(Source data)
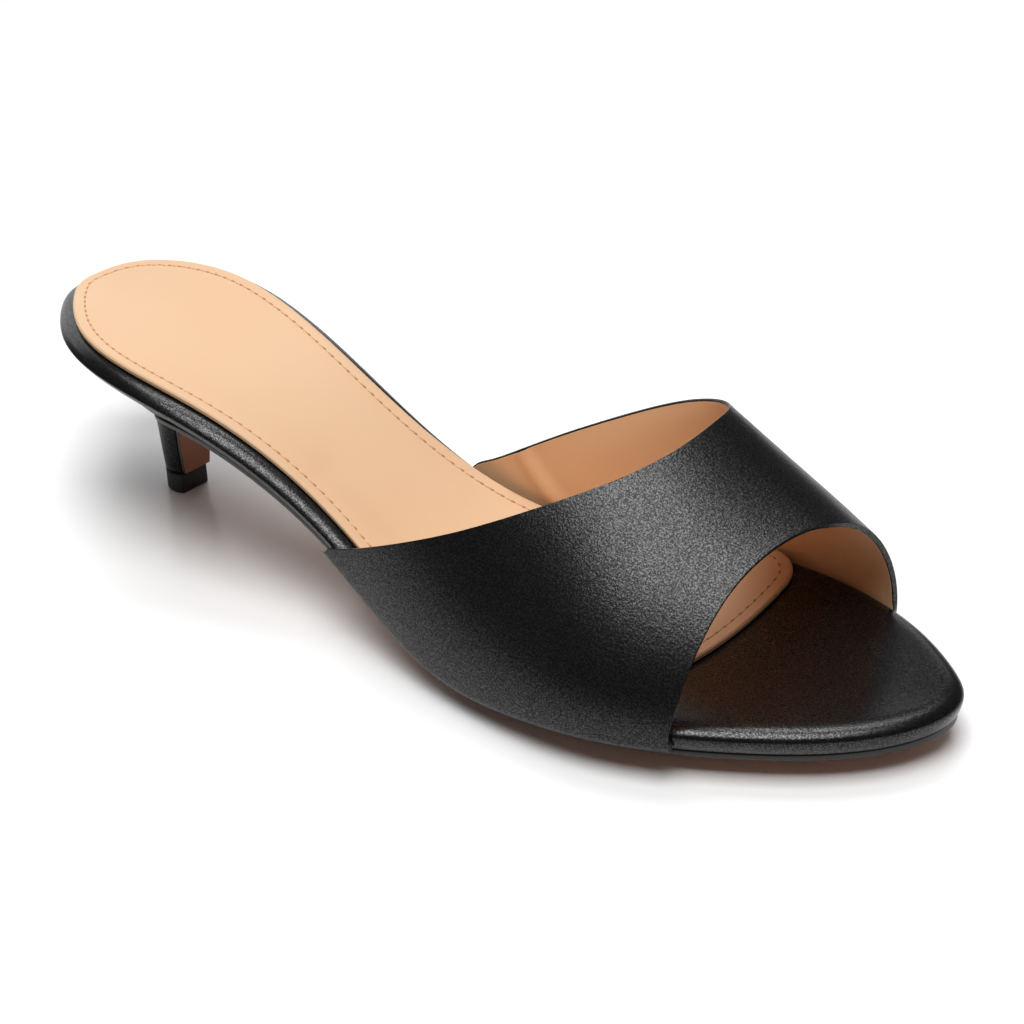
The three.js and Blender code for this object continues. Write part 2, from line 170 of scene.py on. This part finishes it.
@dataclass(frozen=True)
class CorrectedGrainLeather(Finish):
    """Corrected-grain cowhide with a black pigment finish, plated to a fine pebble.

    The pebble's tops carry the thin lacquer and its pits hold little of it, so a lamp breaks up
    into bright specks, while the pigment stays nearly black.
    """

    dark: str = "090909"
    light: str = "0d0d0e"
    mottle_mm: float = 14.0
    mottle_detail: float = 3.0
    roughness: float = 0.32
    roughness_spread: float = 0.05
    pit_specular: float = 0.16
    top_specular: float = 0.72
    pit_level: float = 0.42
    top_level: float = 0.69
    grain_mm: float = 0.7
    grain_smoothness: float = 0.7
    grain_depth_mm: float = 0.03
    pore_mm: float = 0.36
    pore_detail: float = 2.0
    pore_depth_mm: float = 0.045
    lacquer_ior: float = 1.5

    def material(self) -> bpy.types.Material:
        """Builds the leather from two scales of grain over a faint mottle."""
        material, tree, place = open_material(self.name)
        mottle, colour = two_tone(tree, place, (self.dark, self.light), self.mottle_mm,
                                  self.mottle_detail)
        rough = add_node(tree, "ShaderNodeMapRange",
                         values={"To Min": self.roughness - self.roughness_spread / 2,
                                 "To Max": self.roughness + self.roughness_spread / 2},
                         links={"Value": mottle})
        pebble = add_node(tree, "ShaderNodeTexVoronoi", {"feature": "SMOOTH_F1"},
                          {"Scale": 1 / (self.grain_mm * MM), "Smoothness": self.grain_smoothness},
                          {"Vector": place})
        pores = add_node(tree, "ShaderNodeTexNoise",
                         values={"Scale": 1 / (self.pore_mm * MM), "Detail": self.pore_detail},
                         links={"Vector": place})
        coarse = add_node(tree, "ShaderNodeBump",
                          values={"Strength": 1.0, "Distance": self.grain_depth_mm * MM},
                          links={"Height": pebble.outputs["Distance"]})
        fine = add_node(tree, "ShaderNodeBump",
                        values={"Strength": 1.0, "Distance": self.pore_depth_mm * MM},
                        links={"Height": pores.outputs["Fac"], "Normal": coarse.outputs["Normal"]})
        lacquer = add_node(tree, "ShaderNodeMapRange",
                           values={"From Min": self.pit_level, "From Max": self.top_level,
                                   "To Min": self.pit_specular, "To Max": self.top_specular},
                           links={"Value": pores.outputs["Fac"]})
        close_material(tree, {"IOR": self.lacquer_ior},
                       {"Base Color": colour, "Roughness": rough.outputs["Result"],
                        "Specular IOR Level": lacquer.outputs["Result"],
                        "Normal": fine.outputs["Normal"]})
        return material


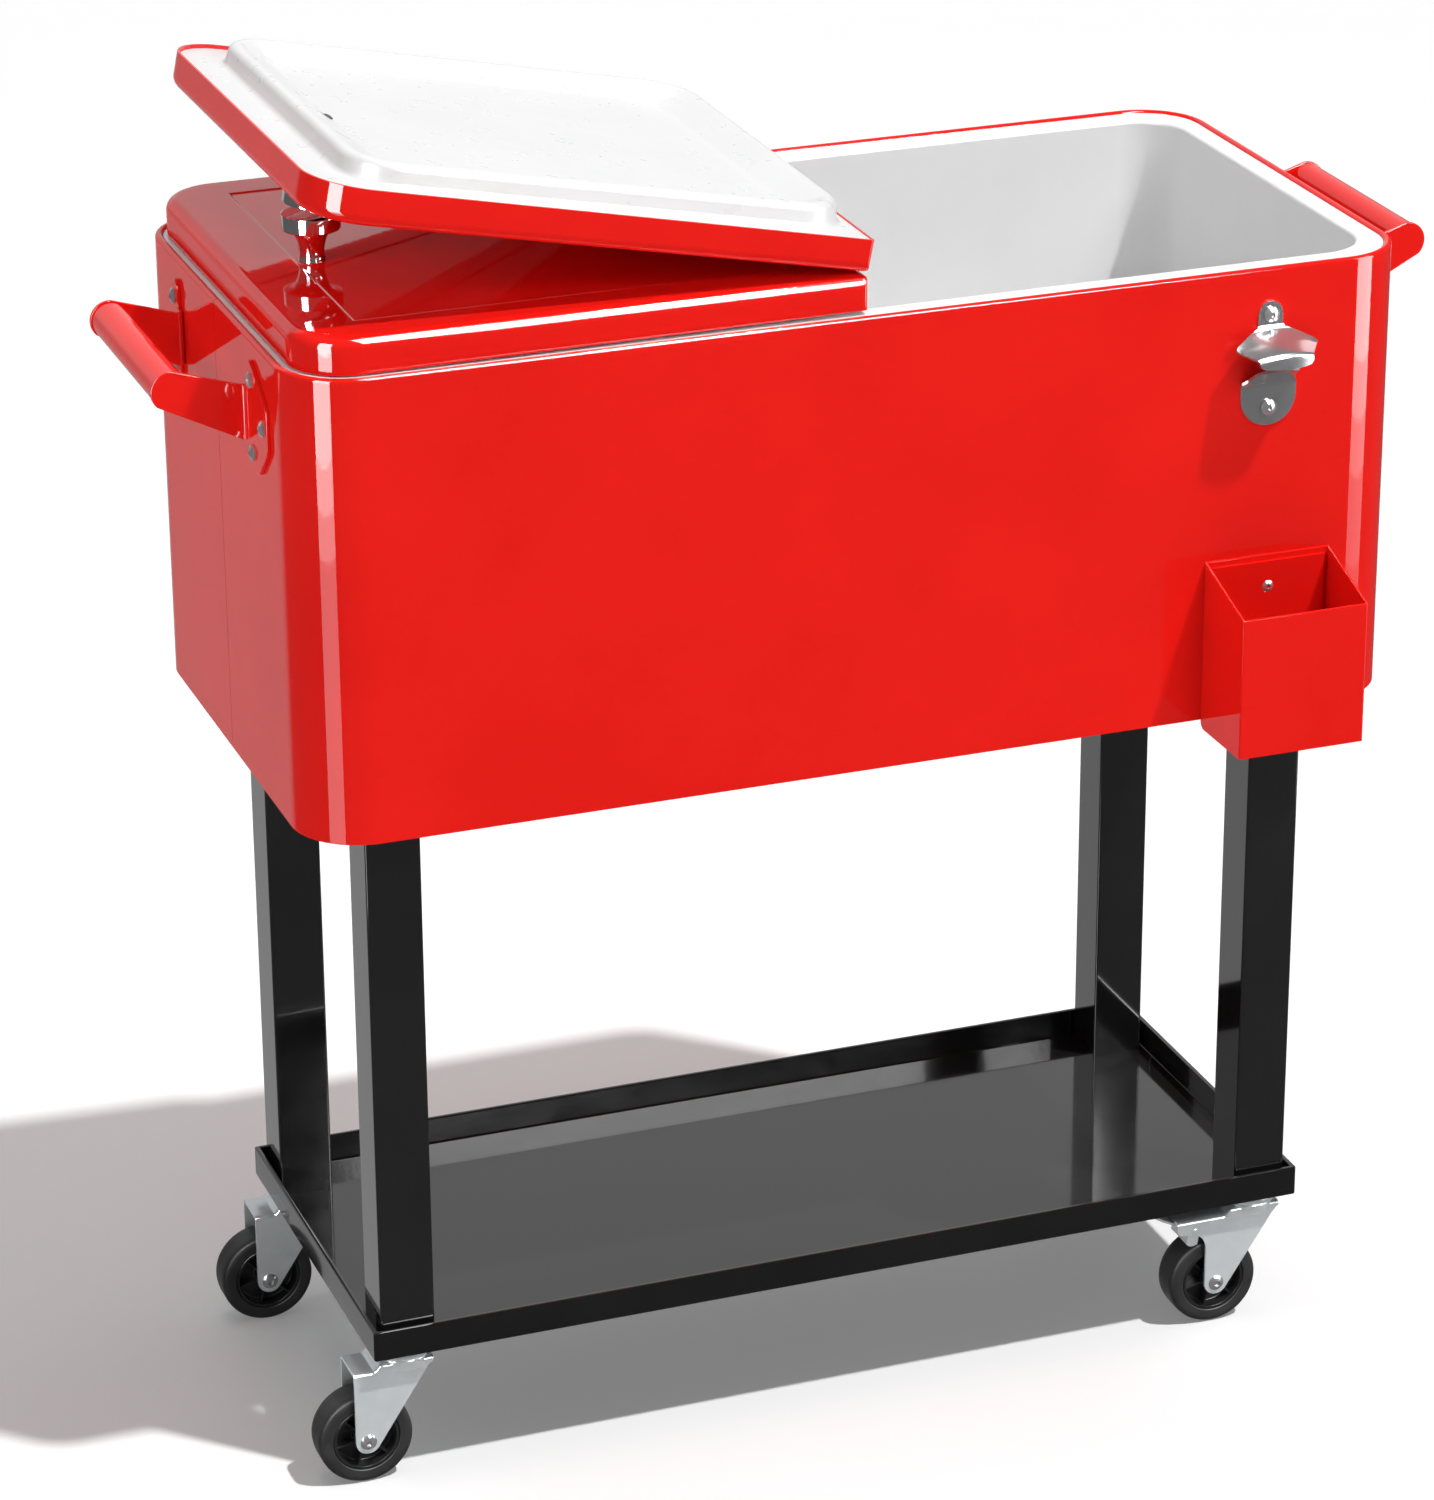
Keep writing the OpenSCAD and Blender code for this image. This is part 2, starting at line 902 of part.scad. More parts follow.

§ **REQUIRED TASK**
Restate, please, word for word the span of records running from the first line to the line bearing "lacquer_ior: float = 1.5", both included, and nothing outside it.

§ **EXERCISE OUTPUT**
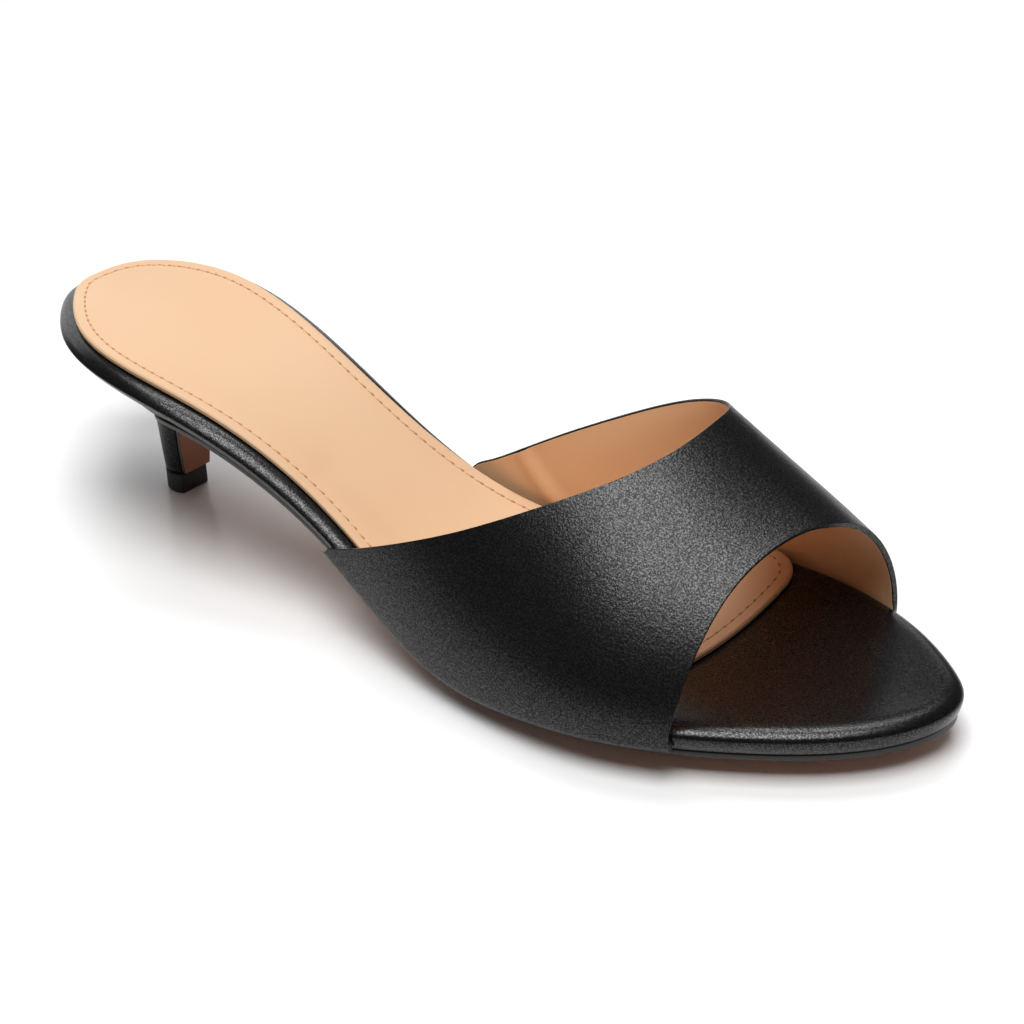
The three.js and Blender code for this object continues. Write part 2, from line 170 of scene.py on. This part finishes it.
@dataclass(frozen=True)
class CorrectedGrainLeather(Finish):
    """Corrected-grain cowhide with a black pigment finish, plated to a fine pebble.

    The pebble's tops carry the thin lacquer and its pits hold little of it, so a lamp breaks up
    into bright specks, while the pigment stays nearly black.
    """

    dark: str = "090909"
    light: str = "0d0d0e"
    mottle_mm: float = 14.0
    mottle_detail: float = 3.0
    roughness: float = 0.32
    roughness_spread: float = 0.05
    pit_specular: float = 0.16
    top_specular: float = 0.72
    pit_level: float = 0.42
    top_level: float = 0.69
    grain_mm: float = 0.7
    grain_smoothness: float = 0.7
    grain_depth_mm: float = 0.03
    pore_mm: float = 0.36
    pore_detail: float = 2.0
    pore_depth_mm: float = 0.045
    lacquer_ior: float = 1.5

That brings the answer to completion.